A major contribution that Lincoln made to the evaluation field during the 1980s and 1990s was to highlight the limitation of the field in its focus primarily on methods (i.e., how we come to know something) and rigor (i.e., how much trust we have in what we know). In her 1990 AEA presidential address, Lincoln (1991) focused on aspects of science that the profession had failed to notice, including the science of locating interested stakeholders; the science of getting information—good, usable information—to those same stakeholders; the science of teaching various stakeholder groups how to use information to empower themselves so they can participate more fully in democratic life and in decision making; and the science of communicating results.
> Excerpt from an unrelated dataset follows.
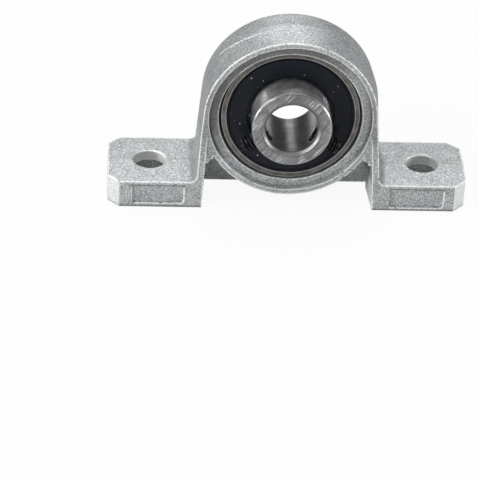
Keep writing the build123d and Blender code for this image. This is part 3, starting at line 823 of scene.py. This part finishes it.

She moved the field beyond thinking only of the “sciences of evaluation” (i.e., methods and rigor) to also thinking more seriously about the “arts of evaluation” (summarized in Lincoln, 1991, pp. 4–6). Aspects of the arts of evaluation that Lincoln focused on in much of her work, and something she urged the evaluation community to consider, include

 judgment—for evaluators to be able not only to render their own judgments in such a way that they can back them up, but also to elicit the judgments of stakeholders such that both evaluators and stakeholders are clear about the values, belief systems, and community mores undergirding those judgments;

 appreciation—cultivating the art of appreciating in both evaluators and stakeholders and comprehending meaning within context, understanding the social and cultural milieu from which a program draws its particular expression, and seeing something fully and in its wholeness;

 cultural analysis—paying attention to rituals, symbols, and meanings that coalesce when groups of people are engaged in a common pursuit;

 “hearing secret harmonies”—or learning to listen for the meanings and not just searching for the one-to-one correspondence between objectives and their achievement; and

 dealing with people very different from ourselves—for evaluators to get out on the front lines more, to rely on stakeholders who want to speak for themselves, to give voice to those who cannot be heard, and to see those who have been invisible.

Lincoln is the author or coauthor of more than 100 chapters and journal articles on aspects of higher education or qualitative research methods and methodologies. Her contributions to the field of evaluation continue and have provided insight for some more contemporary approaches such as transformative evaluation (see Chapter 5) and culturally responsive evaluation.